** begin Available data **
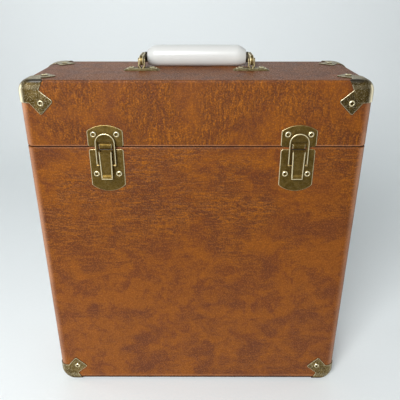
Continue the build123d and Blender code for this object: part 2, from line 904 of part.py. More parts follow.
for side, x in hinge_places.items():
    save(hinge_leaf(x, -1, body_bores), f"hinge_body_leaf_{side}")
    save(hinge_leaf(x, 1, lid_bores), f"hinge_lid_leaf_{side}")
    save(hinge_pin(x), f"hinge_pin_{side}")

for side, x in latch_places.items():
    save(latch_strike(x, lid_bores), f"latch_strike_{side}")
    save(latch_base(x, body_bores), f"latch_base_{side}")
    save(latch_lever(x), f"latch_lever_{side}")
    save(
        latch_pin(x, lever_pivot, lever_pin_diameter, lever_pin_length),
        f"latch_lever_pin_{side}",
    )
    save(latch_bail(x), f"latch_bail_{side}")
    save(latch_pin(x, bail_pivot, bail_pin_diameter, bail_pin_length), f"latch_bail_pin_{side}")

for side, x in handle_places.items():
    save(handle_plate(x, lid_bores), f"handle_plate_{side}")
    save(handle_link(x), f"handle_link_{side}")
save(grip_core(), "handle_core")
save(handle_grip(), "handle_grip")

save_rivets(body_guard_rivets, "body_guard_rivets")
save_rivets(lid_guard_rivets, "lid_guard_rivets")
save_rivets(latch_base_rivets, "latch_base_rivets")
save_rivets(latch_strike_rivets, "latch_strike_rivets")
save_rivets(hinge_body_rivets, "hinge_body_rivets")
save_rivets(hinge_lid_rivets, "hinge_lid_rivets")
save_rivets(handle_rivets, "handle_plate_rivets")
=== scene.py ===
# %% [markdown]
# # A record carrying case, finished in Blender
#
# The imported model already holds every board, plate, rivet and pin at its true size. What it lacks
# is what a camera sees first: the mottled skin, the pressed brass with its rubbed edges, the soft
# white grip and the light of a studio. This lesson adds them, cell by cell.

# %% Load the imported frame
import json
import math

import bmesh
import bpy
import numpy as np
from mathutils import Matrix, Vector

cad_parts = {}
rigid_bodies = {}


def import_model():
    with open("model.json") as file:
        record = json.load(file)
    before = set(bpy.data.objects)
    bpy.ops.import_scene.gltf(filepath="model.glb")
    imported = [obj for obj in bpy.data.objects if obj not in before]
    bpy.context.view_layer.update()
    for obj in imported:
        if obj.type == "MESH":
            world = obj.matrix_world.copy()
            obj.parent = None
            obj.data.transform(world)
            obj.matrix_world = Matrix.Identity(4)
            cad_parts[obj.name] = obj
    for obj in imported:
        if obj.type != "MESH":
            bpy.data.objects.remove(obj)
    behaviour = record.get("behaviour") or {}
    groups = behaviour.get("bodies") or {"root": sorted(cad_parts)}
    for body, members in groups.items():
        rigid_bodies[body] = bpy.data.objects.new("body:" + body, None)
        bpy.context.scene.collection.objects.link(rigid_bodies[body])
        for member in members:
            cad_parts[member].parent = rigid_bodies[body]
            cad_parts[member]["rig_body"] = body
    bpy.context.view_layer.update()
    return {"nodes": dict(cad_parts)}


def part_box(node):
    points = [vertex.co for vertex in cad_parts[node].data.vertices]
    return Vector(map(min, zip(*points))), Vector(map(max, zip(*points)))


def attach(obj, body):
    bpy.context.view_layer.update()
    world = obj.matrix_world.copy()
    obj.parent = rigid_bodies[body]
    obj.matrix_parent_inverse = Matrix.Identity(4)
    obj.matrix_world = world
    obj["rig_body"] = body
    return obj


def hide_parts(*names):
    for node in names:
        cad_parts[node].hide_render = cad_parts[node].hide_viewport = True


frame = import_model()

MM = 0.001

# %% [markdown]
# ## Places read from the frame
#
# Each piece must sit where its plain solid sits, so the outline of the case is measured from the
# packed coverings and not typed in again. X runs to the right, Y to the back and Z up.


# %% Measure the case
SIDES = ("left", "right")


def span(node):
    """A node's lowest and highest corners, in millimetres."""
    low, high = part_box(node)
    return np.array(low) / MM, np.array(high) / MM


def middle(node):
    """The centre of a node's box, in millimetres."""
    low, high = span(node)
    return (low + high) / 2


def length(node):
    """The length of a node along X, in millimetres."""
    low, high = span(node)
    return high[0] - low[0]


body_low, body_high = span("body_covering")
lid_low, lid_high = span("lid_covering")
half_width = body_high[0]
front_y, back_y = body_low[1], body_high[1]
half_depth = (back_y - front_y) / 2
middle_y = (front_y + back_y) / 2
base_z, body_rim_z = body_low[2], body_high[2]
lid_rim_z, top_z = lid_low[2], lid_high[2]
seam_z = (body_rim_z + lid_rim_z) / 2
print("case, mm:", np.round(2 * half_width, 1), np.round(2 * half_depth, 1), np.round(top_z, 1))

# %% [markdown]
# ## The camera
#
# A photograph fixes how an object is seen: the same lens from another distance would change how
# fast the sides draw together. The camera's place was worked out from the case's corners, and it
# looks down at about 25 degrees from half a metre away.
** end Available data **
**Written task:** Copy down the material exactly as written.

**Result for this exercise:**
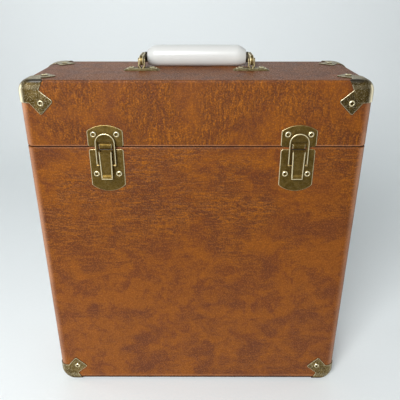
Continue the build123d and Blender code for this object: part 2, from line 904 of part.py. More parts follow.
for side, x in hinge_places.items():
    save(hinge_leaf(x, -1, body_bores), f"hinge_body_leaf_{side}")
    save(hinge_leaf(x, 1, lid_bores), f"hinge_lid_leaf_{side}")
    save(hinge_pin(x), f"hinge_pin_{side}")

for side, x in latch_places.items():
    save(latch_strike(x, lid_bores), f"latch_strike_{side}")
    save(latch_base(x, body_bores), f"latch_base_{side}")
    save(latch_lever(x), f"latch_lever_{side}")
    save(
        latch_pin(x, lever_pivot, lever_pin_diameter, lever_pin_length),
        f"latch_lever_pin_{side}",
    )
    save(latch_bail(x), f"latch_bail_{side}")
    save(latch_pin(x, bail_pivot, bail_pin_diameter, bail_pin_length), f"latch_bail_pin_{side}")

for side, x in handle_places.items():
    save(handle_plate(x, lid_bores), f"handle_plate_{side}")
    save(handle_link(x), f"handle_link_{side}")
save(grip_core(), "handle_core")
save(handle_grip(), "handle_grip")

save_rivets(body_guard_rivets, "body_guard_rivets")
save_rivets(lid_guard_rivets, "lid_guard_rivets")
save_rivets(latch_base_rivets, "latch_base_rivets")
save_rivets(latch_strike_rivets, "latch_strike_rivets")
save_rivets(hinge_body_rivets, "hinge_body_rivets")
save_rivets(hinge_lid_rivets, "hinge_lid_rivets")
save_rivets(handle_rivets, "handle_plate_rivets")
=== scene.py ===
# %% [markdown]
# # A record carrying case, finished in Blender
#
# The imported model already holds every board, plate, rivet and pin at its true size. What it lacks
# is what a camera sees first: the mottled skin, the pressed brass with its rubbed edges, the soft
# white grip and the light of a studio. This lesson adds them, cell by cell.

# %% Load the imported frame
import json
import math

import bmesh
import bpy
import numpy as np
from mathutils import Matrix, Vector

cad_parts = {}
rigid_bodies = {}


def import_model():
    with open("model.json") as file:
        record = json.load(file)
    before = set(bpy.data.objects)
    bpy.ops.import_scene.gltf(filepath="model.glb")
    imported = [obj for obj in bpy.data.objects if obj not in before]
    bpy.context.view_layer.update()
    for obj in imported:
        if obj.type == "MESH":
            world = obj.matrix_world.copy()
            obj.parent = None
            obj.data.transform(world)
            obj.matrix_world = Matrix.Identity(4)
            cad_parts[obj.name] = obj
    for obj in imported:
        if obj.type != "MESH":
            bpy.data.objects.remove(obj)
    behaviour = record.get("behaviour") or {}
    groups = behaviour.get("bodies") or {"root": sorted(cad_parts)}
    for body, members in groups.items():
        rigid_bodies[body] = bpy.data.objects.new("body:" + body, None)
        bpy.context.scene.collection.objects.link(rigid_bodies[body])
        for member in members:
            cad_parts[member].parent = rigid_bodies[body]
            cad_parts[member]["rig_body"] = body
    bpy.context.view_layer.update()
    return {"nodes": dict(cad_parts)}


def part_box(node):
    points = [vertex.co for vertex in cad_parts[node].data.vertices]
    return Vector(map(min, zip(*points))), Vector(map(max, zip(*points)))


def attach(obj, body):
    bpy.context.view_layer.update()
    world = obj.matrix_world.copy()
    obj.parent = rigid_bodies[body]
    obj.matrix_parent_inverse = Matrix.Identity(4)
    obj.matrix_world = world
    obj["rig_body"] = body
    return obj


def hide_parts(*names):
    for node in names:
        cad_parts[node].hide_render = cad_parts[node].hide_viewport = True


frame = import_model()

MM = 0.001

# %% [markdown]
# ## Places read from the frame
#
# Each piece must sit where its plain solid sits, so the outline of the case is measured from the
# packed coverings and not typed in again. X runs to the right, Y to the back and Z up.


# %% Measure the case
SIDES = ("left", "right")


def span(node):
    """A node's lowest and highest corners, in millimetres."""
    low, high = part_box(node)
    return np.array(low) / MM, np.array(high) / MM


def middle(node):
    """The centre of a node's box, in millimetres."""
    low, high = span(node)
    return (low + high) / 2


def length(node):
    """The length of a node along X, in millimetres."""
    low, high = span(node)
    return high[0] - low[0]


body_low, body_high = span("body_covering")
lid_low, lid_high = span("lid_covering")
half_width = body_high[0]
front_y, back_y = body_low[1], body_high[1]
half_depth = (back_y - front_y) / 2
middle_y = (front_y + back_y) / 2
base_z, body_rim_z = body_low[2], body_high[2]
lid_rim_z, top_z = lid_low[2], lid_high[2]
seam_z = (body_rim_z + lid_rim_z) / 2
print("case, mm:", np.round(2 * half_width, 1), np.round(2 * half_depth, 1), np.round(top_z, 1))

# %% [markdown]
# ## The camera
#
# A photograph fixes how an object is seen: the same lens from another distance would change how
# fast the sides draw together. The camera's place was worked out from the case's corners, and it
# looks down at about 25 degrees from half a metre away.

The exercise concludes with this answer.